4) Hydrogen fuel. In this case, the turbo engine burns hydrogen instead of conventional kerosene. The impact on the engine is certainly not negligible, but nothing compared to the impact on the aircraft of having to keep hydrogen in a liquid state using cryogenic systems, and the impact that this technology will have on airports and fuel logistics. It should also be noted that the hydrogen used by aircraft engines - in order to guarantee real sustainability advantages -will have to be produced by means of renewable energies, with a considerable impact on the supply chain that will have to be created ad hoc for this purpose.
5) The option of all-electric propulsion, powered by batteries or by Fuel Cells “recharged” with hydrogen, seems at the moment to be usable only on a limited group of small fixed-wing or rotary-wing aircraft. This is because of the impact that these systems have on weight, as the size of the aircraft and its thrust requirement increase.
Speaking of Avio Aero’s direct commitment to decarbonization and therefore its membership of Clean Sky, how will this challenge continue at European level?
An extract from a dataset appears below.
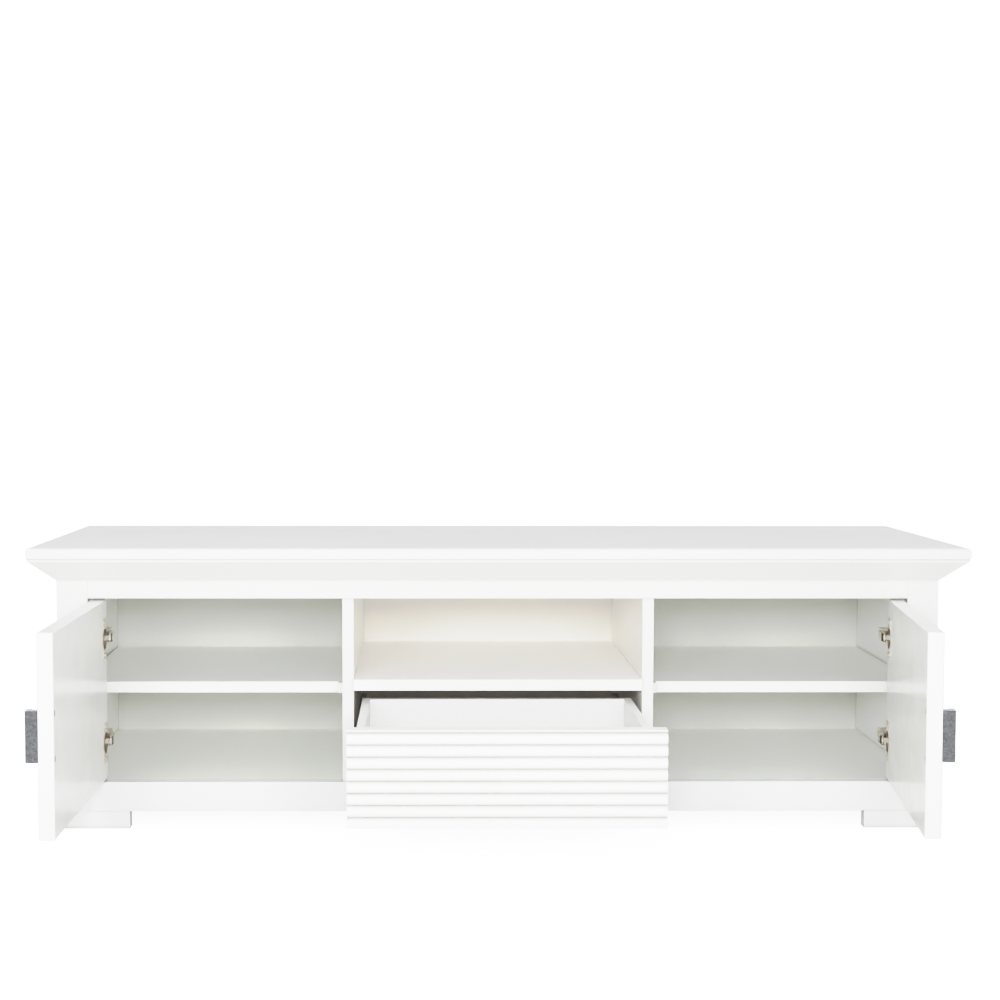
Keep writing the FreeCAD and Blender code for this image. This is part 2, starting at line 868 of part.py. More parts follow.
def hinge_blocks(prefix):
    """Packing blocks behind the stile that carry the mounting plates."""
    outwards = jamb_x - (lining - jamb)
    near = size.frame_thickness - size.pivot_behind
    blocks = []
    for number, level in enumerate(hinge_levels()):
        name = f"{prefix}_{number}"
        blank = box(name + "_blank", (outwards, jamb_x), (near, near + 85), (level - 42, level + 42))
        bores = [
            screw_hole(f"{name}_hole_{end}", (-1, 0, 0), seat, PLATE_SCREW_LENGTH)
            for end, seat in enumerate(plate_screw_seats()[number * 2 : number * 2 + 2])
        ]
        blocks.append(cut(name, blank, bores))
    return blocks


def pull(hand):
    """A square metal block along the door's free edge, undercut for the fingers."""
    name = f"handle_{hand}"
    outer = leaf_outside - size.pull_reach
    inner_edge = leaf_far - size.pull_width
    lip_depth = outer + size.pull_lip
    corners = [
        (leaf_far, leaf_outside),
        (leaf_far, outer),
        (inner_edge, outer),
        (inner_edge, lip_depth),
        (inner_edge + size.pull_undercut, lip_depth),
        (inner_edge + size.pull_undercut, leaf_outside),
    ]
    blank = extruded(name + "_block", "XY_Plane", corners, size.pull_height, midplane=True)
    bores = []
    for number, seat in enumerate(pull_screw_seats()):
        start = (seat[0], leaf_outside + 1, seat[2])
        bores.append(screw_hole(f"{name}_thread_{number}", (0, -1, 0), start, 13))
    handle = finish(cut(name, blank, bores), name)
    seat_at_hinge(handle, hand, DOORS[hand]["opening"].number)


def pull_screws(hand):
    name = f"handle_screws_{hand}"
    length = leaf_inside - size.screw_head_height - leaf_outside + 10
    pieces = [
        screw(f"{name}_{number}", (0, -1, 0), seat, length)
        for number, seat in enumerate(pull_screw_seats())
    ]
    seat_at_hinge(finish(group(name, pieces), name), hand, DOORS[hand]["opening"].number)


# ---------------------------------------------------------------- drawer and runners
def drawer_front():
    """The drawer's face: a board with rounded ribs between narrow grooves."""
    low = rail_top + size.drawer_gap_below
    high = centre_shelf_under - size.drawer_gap_above
    width = (size.bay_half - size.door_gap) * 2
    thickness = size.drawer_panel + size.rib_depth
    body = new_body("drawer_front")
    blank = polygon(
        sketch_on(body, "YZ_Plane", "drawer_front_section"),
        [(Size(0), low), (thickness, low), (thickness, high), (Size(0), high)],
    )
    pad(body, blank, width, midplane=True, name="drawer_front_pad")

    # One groove: two rib flanks that meet at its bottom, closed in front of the face.
    groove = sketch_on(body, "YZ_Plane", "rib_groove")
    half = size.rib_pitch / 2
    depth = size.rib_depth
    rib_radius = (half * half + depth * depth) / (depth * 2)
    bottom = high - size.first_groove
    flank_points = []
    for end in (1, -1):
        crest = (Size(0), bottom + half * end)
        centre = FreeCAD.Vector(rib_radius.number, crest[1].number, 0)
        sweep = math.asin(half.number / rib_radius.number)
        circle = Part.Circle(centre, FreeCAD.Vector(0, 0, 1), rib_radius.number)
        if end > 0:
            arc = Part.ArcOfCircle(circle, math.pi, math.pi + sweep)
        else:
            arc = Part.ArcOfCircle(circle, math.pi - sweep, math.pi)
        flank_points.append((groove.addGeometry(arc, False), crest))
    upper, lower = flank_points
    closing = groove.addGeometry(
        Part.LineSegment(
            FreeCAD.Vector(0, lower[1][1].number, 0), FreeCAD.Vector(0, upper[1][1].number, 0)
        ),
        False,
    )
    # An upper flank starts at its crest and ends at the groove; a lower flank runs the other way.
    groove.addConstraint(Sketcher.Constraint("Coincident", upper[0], 1, closing, 2))
    groove.addConstraint(Sketcher.Constraint("Coincident", lower[0], 2, closing, 1))
    groove.addConstraint(Sketcher.Constraint("Coincident", upper[0], 2, lower[0], 1))
    pin_point(groove, upper[0], 1, *upper[1])
    pin_point(groove, lower[0], 2, *lower[1])
    pin_point(groove, upper[0], 2, depth, bottom)
    for arc, _ in flank_points:
        index = groove.addConstraint(Sketcher.Constraint("Radius", arc, rib_radius.number))
        groove.setExpression(f"Constraints[{index}]", rib_radius.text)
    first = pocket(body, groove, width + 2, midplane=True, name="rib_groove_cut")
    doc.recompute()
    repeat = body.newObject("PartDesign::LinearPattern", "rib_grooves")
    repeat.Originals = [first]
    repeat.Direction = (groove, ["V_Axis"])
    repeat.Reversed = True
    count = int((high.number - low.number - SIZES["first_groove"]) // SIZES["rib_pitch"]) + 1
    bind(repeat, "Length", size.rib_pitch * (count - 1))
    repeat.Occurrences = count
    body.Tip = repeat
    place(body, 0, drawer_face, 0)
    finish(body, "drawer_front")


def drawer_box():
    behind = drawer_face + size.drawer_panel + size.rib_depth
    end = behind + size.drawer_length
    low = size.drawer_side_bottom
    high = low + size.drawer_side_height
    inside = drawer_half - size.drawer_side
    floor_low = size.drawer_floor_level
    floor_high = floor_low + size.drawer_floor
    groove_reach = inside + size.drawer_groove
    play = 0.2
    for name, sign in (("drawer_side_left", -1), ("drawer_side_right", 1)):
        span = (inside, drawer_half) if sign > 0 else (-drawer_half, -inside)
        blank = box(name + "_blank", span, (behind, end), (low, high))
        slot_span = (inside - 1, groove_reach) if sign > 0 else (-groove_reach, 1 - inside)
        slot = box(
            name + "_groove",
            slot_span,
            (behind - 1, end - size.drawer_side + play),
            (floor_low - play, floor_high + play),
        )
        bores = [
            screw_hole(f"{name}_runner_hole_{n}", (-sign, 0, 0), seat, 9)
            for n, seat in enumerate(drawer_runner_screw_seats(sign))
        ]
        finish(cut(name, blank, [slot] + bores), name)
    finish(box("drawer_back", (-inside, inside), (end - size.drawer_side, end), (low, high)), "drawer_back")
    reach = groove_reach - play
    finish(
        box("drawer_bottom", (-reach, reach), (behind, end - size.drawer_side), (floor_low, floor_high)),
        "drawer_bottom",
    )


def runner_channel(name, sign, web, lips, half, shift):
    """A C section that lies along Y: its web at one depth and two lips reaching the other."""
    steel = size.runner_steel
    start = size.bay_half
    far = web + steel if lips.number > web.number else web - steel
    rows = [
        (web, -half),
        (lips, -half),
        (lips, steel - half),
        (far, steel - half),
        (far, half - steel),
        (lips, half - steel),
        (lips, half),
        (web, half),
    ]
    corners = [((start - inwards) * sign, level) for inwards, level in rows]
    body = extruded(name, "XZ_Plane", corners, size.runner_length, reverse=True)
    near = front + size.drawer_panel + size.rib_depth + size.runner_start
    place(body, 0, near - shift, size.runner_level)
    return body


def runner_screw_depths(shift):
    near = front + size.drawer_panel + size.rib_depth + size.runner_start - shift
    return (near + 37, near + size.runner_length - 50)


def cabinet_runner_screw_seats(sign):
    seat = (size.bay_half - size.runner_steel) * sign
    return [(seat, depth, size.runner_level) for depth in runner_screw_depths(Size(0))]


def drawer_runner_screw_seats(sign):
    seat = (drawer_half + size.runner_steel) * sign
    return [(seat, depth, size.runner_level) for depth in runner_screw_depths(size.drawer_out)]


def runners():
    """Full-extension runners: cabinet, middle and drawer members, one inside the other."""
    half = size.runner_height / 2
    depth = size.runner_depth
    steel = size.runner_steel
    for hand, sign in (("left", -1), ("right", 1)):
        name = f"runner_cabinet_{hand}"
        channel = runner_channel(name + "_channel", sign, Size(0), depth - 3.5, half, Size(0))
        bores = [
            screw_hole(f"{name}_hole_{n}", (sign, 0, 0), seat, steel * 2)
            for n, seat in enumerate(cabinet_runner_screw_seats(sign))
        ]
        finish(cut(name, channel, bores), name)
        name = f"runner_middle_{hand}"
        middle_half = half - steel - 0.8
        middle = runner_channel(name, sign, steel + 2.1, depth - 2.5, middle_half, size.drawer_out / 2)
        finish(middle, name)
        name = f"runner_drawer_{hand}"
        inner_half = middle_half - steel - 0.8
        channel = runner_channel(
            name + "_channel", sign, depth, steel * 2 + 3, inner_half, size.drawer_out
        )
        bores = [
            screw_hole(f"{name}_hole_{n}", (-sign, 0, 0), seat, steel * 2)
            for n, seat in enumerate(drawer_runner_screw_seats(sign))
        ]
        finish(cut(name, channel, bores), name)


def runner_screws():
    for name, seats, inwards, length in (
        ("runner_cabinet_screws", cabinet_runner_screw_seats, 1, size.board / 2),
        ("runner_drawer_screws", drawer_runner_screw_seats, -1, Size(9)),
    ):
        pieces = []
        for sign in (-1, 1):
            for seat in seats(sign):
                piece = f"{name}_{len(pieces)}"
                pieces.append(screw(piece, (sign * inwards, 0, 0), seat, length))
        finish(group(name, pieces), name)


# ---------------------------------------------------------------- build
top_panel()
top_screws()
for part_of_crown in ("front", "left", "right"):
    crown(f"crown_{part_of_crown}", part_of_crown)
face_frame()
side_panels()
horizontal_panels()
back_panel()
dividers()
shelves()
shelf_pins()
feet()
door_stops()
for side_name in DOORS:
    door(side_name)
    hinge_cups(side_name)
    cup_screws(side_name)
    hinge_links(side_name)
    hinge_arms(side_name)
    hinge_plates(side_name)
    pull(side_name)
    pull_screws(side_name)
both_hands("arm_screws", arm_screws)
both_hands("plate_screws", plate_screws)
both_hands("hinge_blocks", hinge_blocks)
drawer_front()
drawer_box()
runners()
runner_screws()
doc.recompute()

for item in doc.Objects:
    if "Invalid" in item.State or "Error" in item.State:
        raise RuntimeError(f"{item.Label} failed: {item.State}")
os.makedirs("parts", exist_ok=True)
for node in nodes:
    shape = node.Shape
    if shape.isNull() or not shape.isValid():
        raise RuntimeError(f"{node.Label} has no valid shape")
    shape.exportStep(f"parts/{node.Label}.step")
    print(f"{node.Label}: {len(shape.Solids)} solid(s), {shape.Volume / 1000:.1f} cm3")
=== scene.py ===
"""The looks of the television stand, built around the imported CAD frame."""

import json
import math

import bmesh
import bpy
from mathutils import Matrix, Vector


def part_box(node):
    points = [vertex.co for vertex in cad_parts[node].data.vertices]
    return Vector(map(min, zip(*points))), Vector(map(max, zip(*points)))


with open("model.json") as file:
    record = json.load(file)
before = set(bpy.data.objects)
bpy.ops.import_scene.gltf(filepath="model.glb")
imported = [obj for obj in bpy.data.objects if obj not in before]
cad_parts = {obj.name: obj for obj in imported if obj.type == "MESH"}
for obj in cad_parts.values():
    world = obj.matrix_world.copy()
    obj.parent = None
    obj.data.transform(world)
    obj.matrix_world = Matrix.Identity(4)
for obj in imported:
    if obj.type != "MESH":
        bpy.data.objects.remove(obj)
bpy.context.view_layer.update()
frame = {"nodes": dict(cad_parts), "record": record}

NODES = frame["nodes"]
RECORD = frame["record"]
SLOT_OF = {s["node"]: s["material_slot"] for s in RECORD["subparts"]}
MM = 0.001

# The centre bay's faces, each a short run in metres over which a colour changes: where the
# niche's painted light and the drawer bay's painted shade tint begin and end.
BAY_SIDE = 0.2331, 0.2334
BAY_SIDE_SOFT = 0.228, 0.236
BAY_MOUTH = -0.2055, -0.205
BAY_REAR = 0.2393, 0.2396
DRAWER_BAY_FLOOR = 0.0765, 0.0775
DRAWER_BAY_ROOF = 0.2248, 0.2252
NICHE_FLOOR = 0.240, 0.243
NICHE_ROOF = 0.4215, 0.4225

# The drawer front's ribs, in metres: their spacing, and the first groove below the top edge.
RIB_PITCH = 0.0175
FIRST_GROOVE = 0.005

SPANGLE_SCALE = 430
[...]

We have been working together with our university partners for many years. The European Clean Aviation project, entirely focused on air traffic sustainability, will start in 2022. The Clean Aviation proposals, which we delivered in Brussels on November 30 last year, cover all these sustainability issues along with other more traditional, though highly innovative ones. The most important project for which we applied in partnership with Safran and Airbus is the demonstration project for an “Open Rotor” propulsion system for a single-aisle aircraft that will enter service in around 2032. Alongside Leonardo Aircraft, we are also looking into the propulsion system of the turboprop engine of the future, which we think will be hybrid electric. We have also put together a proposal on this topic.
"Empathy, the ability to collaborate, communicate, and dialogue with others while managing one’s own ego are skills that must be invested in during a student’s time at university, just as one invests in the knowledge of heat transfer coefficients or the Laplace transform"
The research network with universities and specialized centers, which started in Italy and has now been extended to Europe, is a feather in the cap of your team. What is your future vision for the network?
Today we have a network of 20 European Universities working with us in 10 technology communities using the same intellectual property management rules, the result of a huge effort based on 30 years of work and networking. Our communities are focused on the priority technologies for us: from aerodynamics to controls, from mechanical systems to additive manufacturing. I imagine a future in which we know how to make more and better use of these incredible intellectual and experimental resources that can make all the difference in competitive terms.
If you had to suggest one thing to a young person who is about to begin their university journey, what would it be?
When I was hired by Fiat 32 years ago, they talked about skills in terms of “knowing, knowing how to do and knowing how to be”. What I have realized in my professional life is that “knowing how to be” is just as important as the other two components of expertise. Empathy, the ability to collaborate, communicate, and dialogue with others while managing one’s own ego are skills that must be invested in during a student’s time at university, just as one invests in the knowledge of heat transfer coefficients or the Laplace transform. I think this holds true for anyone embarking on any university course.